Class struggle will pose question of power. Who will win?

 
Below is an excerpt from America’s Road to Socialism by James P. Cannon, one of Pathfinder’s Books of the Month for December. Cannon, a founder of the communist movement in the U.S., was national secretary of the Socialist Workers Party when he gave the five-part series of public forums in Los Angeles in December 1952 and January 1953 that make up the book. Cannon explains that the crisis of capitalism will inevitably lead to giant class battles and the decisive question will be whether the working class has the leadership to take political power. Copyright © 1975 by Pathfinder Press. Reprinted by permission.

BY JAMES P. CANNON
The revolutionary party represents the future of the workers’ movement in the present. It begins with a theoretical program which foresees the whole line of social development, and assembles its preliminary cadres on that basis. This theoretical understanding and faith in the future deriving from it are the conditions for the existence and dogged perseverance of the revolutionary party in time of stagnation and reaction. But for its rapid expansion into a popular party of the masses, it requires a great surging class struggle. That will come with the next crisis which is already ripening.

The tumultuous developments of the class struggle, under conditions of a developing social cri-sis, will explode in all directions, in all phases. The various prospective developments on the political and economic fields can be put into separate compartments, and dealt with serially, only for convenience in a lecture. But in real life — this is not a fabricated prognosis, but a deduction from the history of the development of revolutionary crises everywhere in all past times — in real life, when the social crisis strikes, and especially when it develops and deepens, the developments will be simultaneous, interacting on each other in all fields. This is what history tells us.

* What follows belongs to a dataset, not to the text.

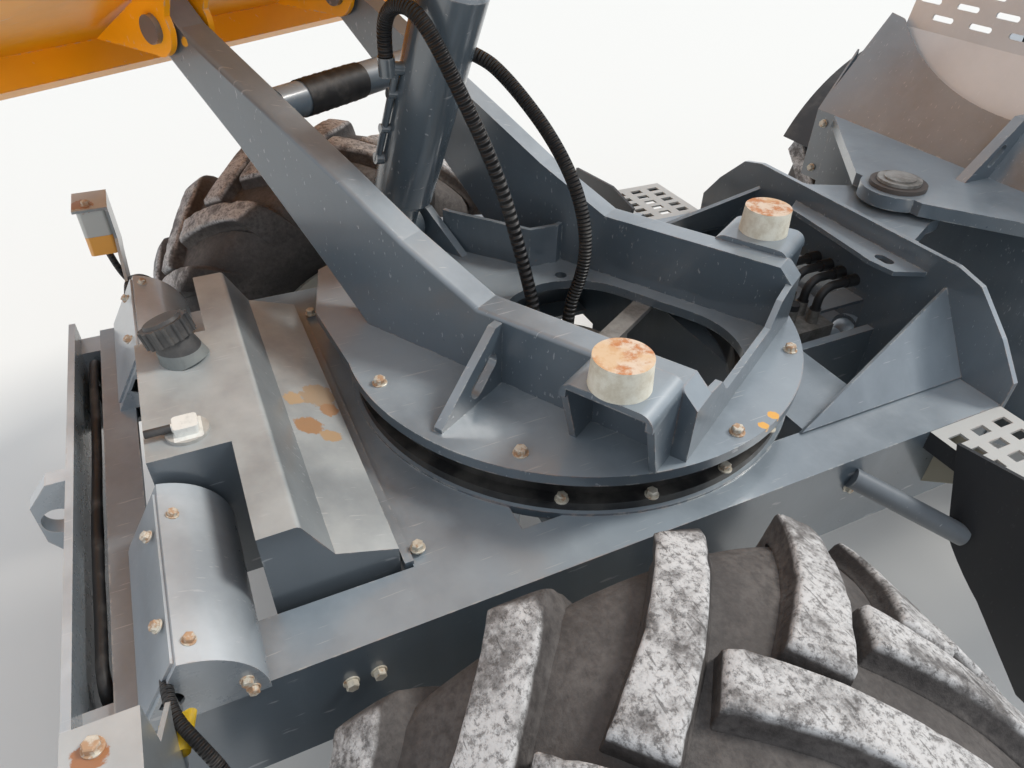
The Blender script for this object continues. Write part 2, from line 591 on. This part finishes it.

Under Roosevelt and Truman, the labor leaders’ support of the imperialist government has been absolute and unconditional — and given in advance for any kind of crime on the international field. What was that monstrous policy of all the labor fakers based on? It was based on the purely selfish calculation that they, and a section of the American workers, would share in the spoils of world conquest. For that, they were willing to betray the world and all the people in it. They thought America’s foreign policy could be like England’s foreign policy in the nineteenth century, and yield the same results. By their conquest and enslavement of colonies and subject peoples, England’s capitalists became so rich that they could afford, out of the superprofits, to throw a few crumbs to the bureaucracy and aristocracy of labor, and by that they bought its support. It was the promise and prospect of such a sharing in the spoils that bought the American labor leaders’ support of American foreign policy. …

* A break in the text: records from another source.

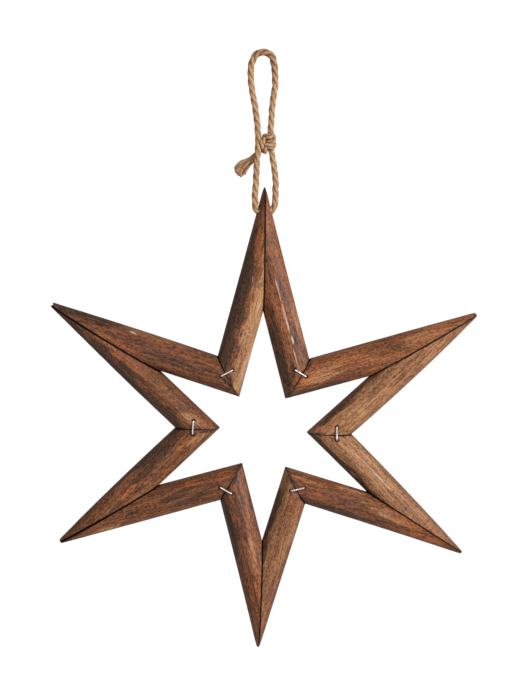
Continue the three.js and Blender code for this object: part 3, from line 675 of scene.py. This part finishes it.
def polar(reach, degrees):
    """A place in the star's plane, by its distance from the middle and its angle."""
    a = math.radians(degrees)
    return np.array([reach * math.cos(a), reach * math.sin(a)])


def quarter_turn(v):
    """A direction in the star's plane, turned to the left by a right angle."""
    return np.array([-v[1], v[0]])


def line_through(a, b):
    """A line as a place on it and its direction."""
    return a, unit(b - a)


def towards(line, place):
    """The unit vector square to a line that points to the side on which a place lies."""
    side = quarter_turn(line[1])
    return side if side @ (place - line[0]) > 0 else -side


def meet(a, b):
    """Where two lines cross, or many lines that start at the rows of a's first array: as far along a as
    the cross of the gap with b's direction is times the cross of both directions."""
    gap, along = b[0] - a[0], a[1]
    apart = along[..., 0] * b[1][1] - along[..., 1] * b[1][0]
    return a[0] + along * ((gap[..., 0] * b[1][1] - gap[..., 1] * b[1][0]) / apart)[..., None]


def stave_lines(k):
    """A stave's tip, notch, outer edge and inner edge in the star's own plane."""
    point, elbow, crotch, elbow_more = list(STAVES.values())[k][:4]
    angle, reach, lean, end = POINTS[point][:4]
    tip = polar(TIP_REACH + reach, angle + lean)
    notch = polar(NOTCH_REACH + ELBOWS[elbow][1], ELBOWS[elbow][0] + ELBOWS[elbow][2])
    outer = line_through(tip + polar(end / 2, angle + lean + (-90 if k % 2 else 90)), notch)
    across = towards(outer, np.zeros(2))
    share = STAVE_WIDTH * CROTCH_AT / np.linalg.norm(notch - tip)
    start = tip + (notch - tip) * share + across * (STAVE_WIDTH + crotch)
    return tip, notch, outer, line_through(start, notch + across * (STAVE_WIDTH + elbow_more))


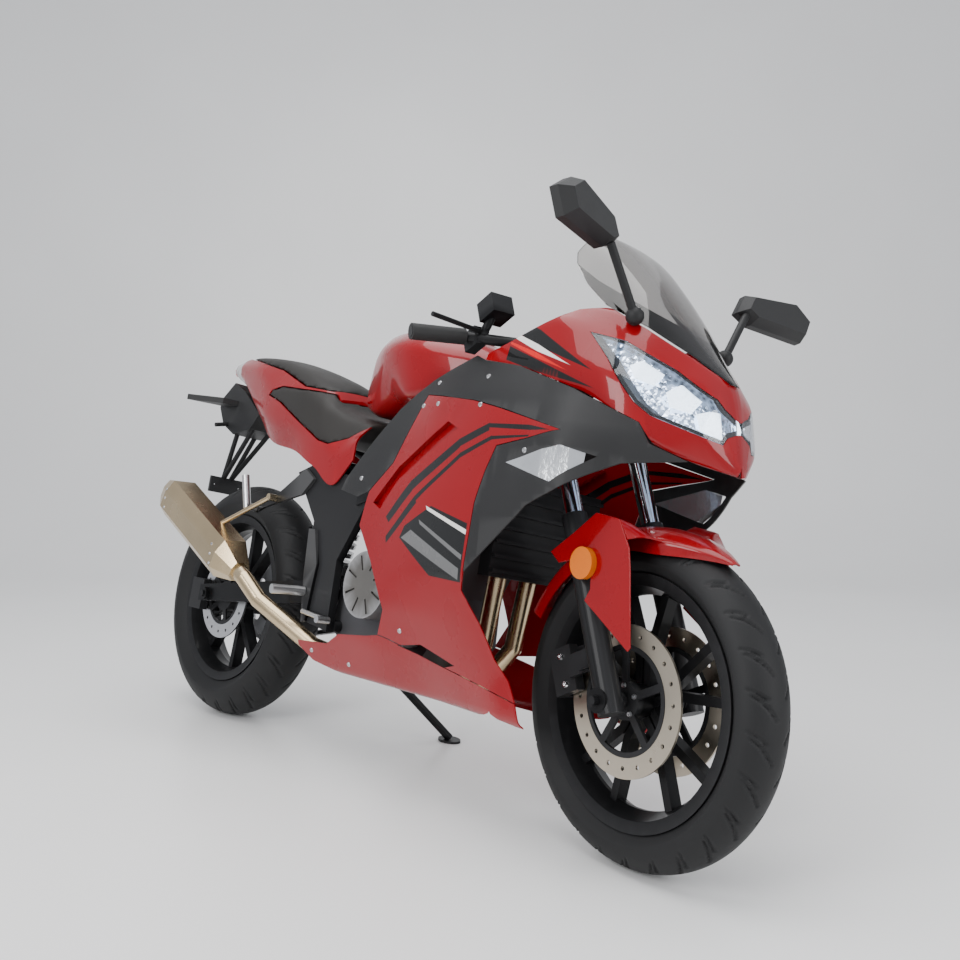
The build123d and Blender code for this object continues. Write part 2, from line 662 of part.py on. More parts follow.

These labor “statesmen” will not be fit for leadership in the new situation, any more than the old AFL skates were fit for the leadership of the insurgent movement of the workers in the mass production industries in the sit-down strikes of the thirties. There will be no bargaining tables. No government boards to settle things amicably, recognize the union and give the workers a few more cents. That’s not going to be the bosses’ program at all. They don’t want to give a few more cents; they don’t want to recognize unions. They want to knock the hell out of the unions, so the workers will have no means of defense against the cutting of wages and living standards. That’s what is in the cards. No friendly compromises at the bargaining tables, but only mass battles and mass tests of strength.

The workers, under such conditions, must and will turn to militancy and throw up leaders of a new mold, just as the workers in the thirties threw up new trade-union leaders out of the ranks. And it is in just such a situation, when class collaboration is out the window and the class struggle is on the agenda, that the supreme expression of the class struggle, the revolutionary Marxist party, will get a hearing and become the mentor of the militant new staff of leaders arising out of the shops and the factories.

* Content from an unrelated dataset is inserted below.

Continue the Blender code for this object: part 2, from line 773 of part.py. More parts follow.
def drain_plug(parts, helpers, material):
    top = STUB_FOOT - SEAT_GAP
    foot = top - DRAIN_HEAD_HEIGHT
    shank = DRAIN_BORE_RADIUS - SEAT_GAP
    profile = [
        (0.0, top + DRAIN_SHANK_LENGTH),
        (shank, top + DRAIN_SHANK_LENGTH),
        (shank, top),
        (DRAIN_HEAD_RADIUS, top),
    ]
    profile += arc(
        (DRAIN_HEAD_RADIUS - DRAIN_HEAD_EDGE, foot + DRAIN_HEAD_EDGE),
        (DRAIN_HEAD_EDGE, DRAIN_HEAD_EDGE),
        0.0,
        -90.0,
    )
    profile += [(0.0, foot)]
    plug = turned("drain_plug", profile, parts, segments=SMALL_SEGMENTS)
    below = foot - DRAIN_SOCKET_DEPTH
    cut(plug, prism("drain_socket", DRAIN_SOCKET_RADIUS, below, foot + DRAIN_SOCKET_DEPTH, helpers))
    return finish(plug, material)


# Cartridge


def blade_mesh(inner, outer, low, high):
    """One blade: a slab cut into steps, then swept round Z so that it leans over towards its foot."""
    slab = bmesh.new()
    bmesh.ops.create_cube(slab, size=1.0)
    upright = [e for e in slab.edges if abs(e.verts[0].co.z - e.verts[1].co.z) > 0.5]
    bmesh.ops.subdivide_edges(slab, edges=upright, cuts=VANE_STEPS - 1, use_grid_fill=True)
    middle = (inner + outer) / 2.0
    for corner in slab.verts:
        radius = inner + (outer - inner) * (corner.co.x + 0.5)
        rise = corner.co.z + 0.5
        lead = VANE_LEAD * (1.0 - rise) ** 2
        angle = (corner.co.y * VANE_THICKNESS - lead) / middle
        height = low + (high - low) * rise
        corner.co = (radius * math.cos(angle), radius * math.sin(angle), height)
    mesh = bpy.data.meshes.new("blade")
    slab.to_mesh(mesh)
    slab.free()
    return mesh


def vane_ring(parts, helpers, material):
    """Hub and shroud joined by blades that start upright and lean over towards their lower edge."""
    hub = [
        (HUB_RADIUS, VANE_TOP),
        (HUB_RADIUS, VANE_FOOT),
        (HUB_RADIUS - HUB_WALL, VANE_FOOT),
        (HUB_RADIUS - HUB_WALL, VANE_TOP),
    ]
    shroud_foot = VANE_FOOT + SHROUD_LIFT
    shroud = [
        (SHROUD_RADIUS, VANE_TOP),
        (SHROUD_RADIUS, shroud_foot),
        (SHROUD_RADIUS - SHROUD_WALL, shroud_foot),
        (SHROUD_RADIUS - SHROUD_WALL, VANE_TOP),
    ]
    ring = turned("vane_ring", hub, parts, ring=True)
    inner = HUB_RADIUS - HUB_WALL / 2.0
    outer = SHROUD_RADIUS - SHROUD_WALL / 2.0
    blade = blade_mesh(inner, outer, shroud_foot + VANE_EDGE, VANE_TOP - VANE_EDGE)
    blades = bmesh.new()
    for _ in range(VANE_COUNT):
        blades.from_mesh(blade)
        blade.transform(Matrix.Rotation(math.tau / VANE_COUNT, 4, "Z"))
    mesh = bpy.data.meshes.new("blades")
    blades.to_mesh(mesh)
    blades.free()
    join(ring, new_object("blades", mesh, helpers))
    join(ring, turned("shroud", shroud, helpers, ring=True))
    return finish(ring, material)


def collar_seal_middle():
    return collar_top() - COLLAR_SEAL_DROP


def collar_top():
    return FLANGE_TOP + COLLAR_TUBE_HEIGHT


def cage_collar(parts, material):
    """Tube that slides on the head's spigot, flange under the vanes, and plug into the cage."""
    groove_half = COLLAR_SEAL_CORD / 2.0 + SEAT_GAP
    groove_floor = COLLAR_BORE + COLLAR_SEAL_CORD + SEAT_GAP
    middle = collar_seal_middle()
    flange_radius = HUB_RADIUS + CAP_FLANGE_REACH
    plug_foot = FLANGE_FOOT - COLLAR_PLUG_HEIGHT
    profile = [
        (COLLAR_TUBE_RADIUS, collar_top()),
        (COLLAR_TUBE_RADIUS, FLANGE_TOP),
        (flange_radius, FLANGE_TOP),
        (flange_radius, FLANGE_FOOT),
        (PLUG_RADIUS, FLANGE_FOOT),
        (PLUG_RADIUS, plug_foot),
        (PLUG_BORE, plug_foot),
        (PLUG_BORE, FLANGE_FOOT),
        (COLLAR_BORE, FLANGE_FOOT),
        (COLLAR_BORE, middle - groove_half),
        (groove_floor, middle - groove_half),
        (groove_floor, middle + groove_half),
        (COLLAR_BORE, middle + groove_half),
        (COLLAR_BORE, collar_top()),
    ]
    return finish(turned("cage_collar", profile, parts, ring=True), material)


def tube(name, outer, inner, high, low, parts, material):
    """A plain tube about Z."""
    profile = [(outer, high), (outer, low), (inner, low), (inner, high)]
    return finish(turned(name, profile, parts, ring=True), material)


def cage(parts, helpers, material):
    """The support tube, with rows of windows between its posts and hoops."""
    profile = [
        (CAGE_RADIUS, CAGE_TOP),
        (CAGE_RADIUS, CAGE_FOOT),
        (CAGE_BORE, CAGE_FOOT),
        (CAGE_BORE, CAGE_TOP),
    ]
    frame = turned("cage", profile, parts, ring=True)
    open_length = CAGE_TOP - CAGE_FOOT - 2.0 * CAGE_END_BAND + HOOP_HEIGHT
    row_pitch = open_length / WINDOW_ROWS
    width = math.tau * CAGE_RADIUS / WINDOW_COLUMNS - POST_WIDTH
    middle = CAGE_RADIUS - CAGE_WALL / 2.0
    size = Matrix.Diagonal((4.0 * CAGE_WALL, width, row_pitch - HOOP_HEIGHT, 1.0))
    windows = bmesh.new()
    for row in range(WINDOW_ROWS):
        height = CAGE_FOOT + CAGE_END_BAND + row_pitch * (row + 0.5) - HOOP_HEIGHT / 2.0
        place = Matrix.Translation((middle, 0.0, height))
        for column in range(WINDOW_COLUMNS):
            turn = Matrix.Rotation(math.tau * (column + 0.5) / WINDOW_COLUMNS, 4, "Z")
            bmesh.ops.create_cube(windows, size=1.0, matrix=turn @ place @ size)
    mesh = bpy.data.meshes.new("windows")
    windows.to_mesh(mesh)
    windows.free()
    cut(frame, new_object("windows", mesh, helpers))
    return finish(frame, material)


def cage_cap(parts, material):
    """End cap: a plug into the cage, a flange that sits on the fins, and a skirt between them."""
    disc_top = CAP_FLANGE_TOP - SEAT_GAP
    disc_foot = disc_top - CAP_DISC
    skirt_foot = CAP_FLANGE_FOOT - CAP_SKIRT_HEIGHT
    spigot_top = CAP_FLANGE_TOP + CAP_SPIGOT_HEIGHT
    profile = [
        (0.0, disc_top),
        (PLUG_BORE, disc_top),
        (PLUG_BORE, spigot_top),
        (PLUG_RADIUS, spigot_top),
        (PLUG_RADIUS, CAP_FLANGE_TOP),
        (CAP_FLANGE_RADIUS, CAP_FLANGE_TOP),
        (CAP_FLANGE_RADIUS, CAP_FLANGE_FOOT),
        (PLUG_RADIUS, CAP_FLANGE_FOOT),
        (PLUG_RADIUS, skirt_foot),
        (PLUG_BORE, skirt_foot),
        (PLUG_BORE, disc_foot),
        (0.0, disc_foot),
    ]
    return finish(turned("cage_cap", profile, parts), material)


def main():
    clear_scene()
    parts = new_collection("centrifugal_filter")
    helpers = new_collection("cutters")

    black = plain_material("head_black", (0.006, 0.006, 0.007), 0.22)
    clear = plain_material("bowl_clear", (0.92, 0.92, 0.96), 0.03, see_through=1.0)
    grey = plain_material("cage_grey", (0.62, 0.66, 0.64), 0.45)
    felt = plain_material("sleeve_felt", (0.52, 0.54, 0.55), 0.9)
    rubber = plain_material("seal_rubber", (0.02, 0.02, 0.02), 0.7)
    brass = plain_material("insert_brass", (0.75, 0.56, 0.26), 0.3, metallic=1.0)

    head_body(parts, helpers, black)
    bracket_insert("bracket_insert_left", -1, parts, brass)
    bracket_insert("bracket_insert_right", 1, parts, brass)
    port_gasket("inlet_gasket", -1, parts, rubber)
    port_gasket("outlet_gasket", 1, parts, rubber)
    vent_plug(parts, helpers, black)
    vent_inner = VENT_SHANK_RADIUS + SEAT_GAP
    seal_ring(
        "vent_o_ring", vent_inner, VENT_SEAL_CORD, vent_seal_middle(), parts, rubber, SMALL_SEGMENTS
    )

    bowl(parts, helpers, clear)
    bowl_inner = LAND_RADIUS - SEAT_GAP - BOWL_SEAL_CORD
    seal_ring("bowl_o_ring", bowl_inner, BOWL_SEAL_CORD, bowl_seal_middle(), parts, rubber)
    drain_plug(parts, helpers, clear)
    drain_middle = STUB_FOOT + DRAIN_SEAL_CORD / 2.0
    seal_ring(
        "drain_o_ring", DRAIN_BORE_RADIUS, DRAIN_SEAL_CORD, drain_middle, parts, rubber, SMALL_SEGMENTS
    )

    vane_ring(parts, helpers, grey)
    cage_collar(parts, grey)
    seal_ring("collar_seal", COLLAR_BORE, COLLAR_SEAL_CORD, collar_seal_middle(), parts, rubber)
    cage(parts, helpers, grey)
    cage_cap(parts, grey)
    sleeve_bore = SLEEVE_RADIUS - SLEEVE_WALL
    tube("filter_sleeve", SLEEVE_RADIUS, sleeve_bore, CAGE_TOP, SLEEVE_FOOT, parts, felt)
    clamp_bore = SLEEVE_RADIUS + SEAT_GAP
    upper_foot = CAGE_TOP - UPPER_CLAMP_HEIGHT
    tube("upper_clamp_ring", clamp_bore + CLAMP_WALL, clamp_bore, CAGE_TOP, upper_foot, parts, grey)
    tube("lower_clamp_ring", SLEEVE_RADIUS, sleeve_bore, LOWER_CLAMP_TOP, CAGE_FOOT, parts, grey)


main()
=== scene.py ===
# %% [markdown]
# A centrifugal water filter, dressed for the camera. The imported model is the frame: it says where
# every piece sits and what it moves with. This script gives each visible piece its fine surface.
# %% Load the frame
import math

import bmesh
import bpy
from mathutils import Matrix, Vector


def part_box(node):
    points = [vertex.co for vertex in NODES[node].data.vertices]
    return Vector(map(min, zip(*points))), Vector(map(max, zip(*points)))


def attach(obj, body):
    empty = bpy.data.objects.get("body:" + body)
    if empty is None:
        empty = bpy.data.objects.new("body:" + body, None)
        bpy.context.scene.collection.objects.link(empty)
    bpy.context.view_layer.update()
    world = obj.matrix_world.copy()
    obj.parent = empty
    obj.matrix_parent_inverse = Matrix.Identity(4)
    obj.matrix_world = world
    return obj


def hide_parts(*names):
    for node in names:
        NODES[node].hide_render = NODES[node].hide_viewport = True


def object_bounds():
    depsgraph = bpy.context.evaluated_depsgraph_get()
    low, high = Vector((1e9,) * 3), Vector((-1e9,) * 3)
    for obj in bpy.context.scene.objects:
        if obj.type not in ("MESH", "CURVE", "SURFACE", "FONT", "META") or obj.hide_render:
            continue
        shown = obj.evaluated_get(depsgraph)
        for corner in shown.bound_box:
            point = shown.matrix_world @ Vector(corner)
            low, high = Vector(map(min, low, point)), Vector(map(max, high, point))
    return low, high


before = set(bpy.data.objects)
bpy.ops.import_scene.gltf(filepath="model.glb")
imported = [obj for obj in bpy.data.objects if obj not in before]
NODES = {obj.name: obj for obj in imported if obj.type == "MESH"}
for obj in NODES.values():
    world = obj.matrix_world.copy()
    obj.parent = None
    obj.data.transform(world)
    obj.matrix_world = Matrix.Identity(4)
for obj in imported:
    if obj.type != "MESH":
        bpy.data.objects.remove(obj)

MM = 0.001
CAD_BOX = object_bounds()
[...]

That’s the prospective change on the side of the working class — a change toward a new militancy, a new leadership, and the revolutionary political party rising in influence and power by virtue of its character and its program. And on the other side, the capitalists must and will discard all temporizing measures, cast off the democratic facade which they can no longer afford, and turn to wholesale violence against the workers. …

Now who will win? Upon the answer to that question, in my opinion, the fate of mankind will depend. Trotsky once referred to America as “the foundry where the fate of man will be forged.” That fate is going to be forged in the social crisis and the coming showdown battle between the workers and fascist capitalists for mastery of this land.

Who will win, in this greatest battle of all time, and of all places? That side, I say, will win which deserves to win. That side will win which has the will to win, and the consciousness that no compromise is possible. Power is on the side of the workers. They are an absolute majority of the population. And their strategic social position in industry multiplies the importance of their numerical majority at least a hundred times. Power is on their side. All they need is will, the confidence, the consciousness, the leadership — and the party which believes in the revolutionary victory, and consciously and deliberately prepares for it in advance by theoretical study and serious organization.

Will the workers find these things when they need them in the showdown, when the struggle for power will be decided? That is the question. We think they will. We think the workers and colonial peoples, in revolution throughout the world, will powerfully influence the American workers by their example. When all the world is in revolution, the American workers will remember their own ancestry and take fire too.

We think the American workers, who have never been Quakers, will demonstrate unexampled energy, courage, and decision when it becomes clear that their own destiny is at stake. We think they will find the consciousness, and therewith the leadership, for victory in the struggle for power. …

That’s why we belong to the Socialist Workers Party. That’s why we’re building it up. That’s why we’re inviting you to join us in the great work of preparation for the great tomorrow.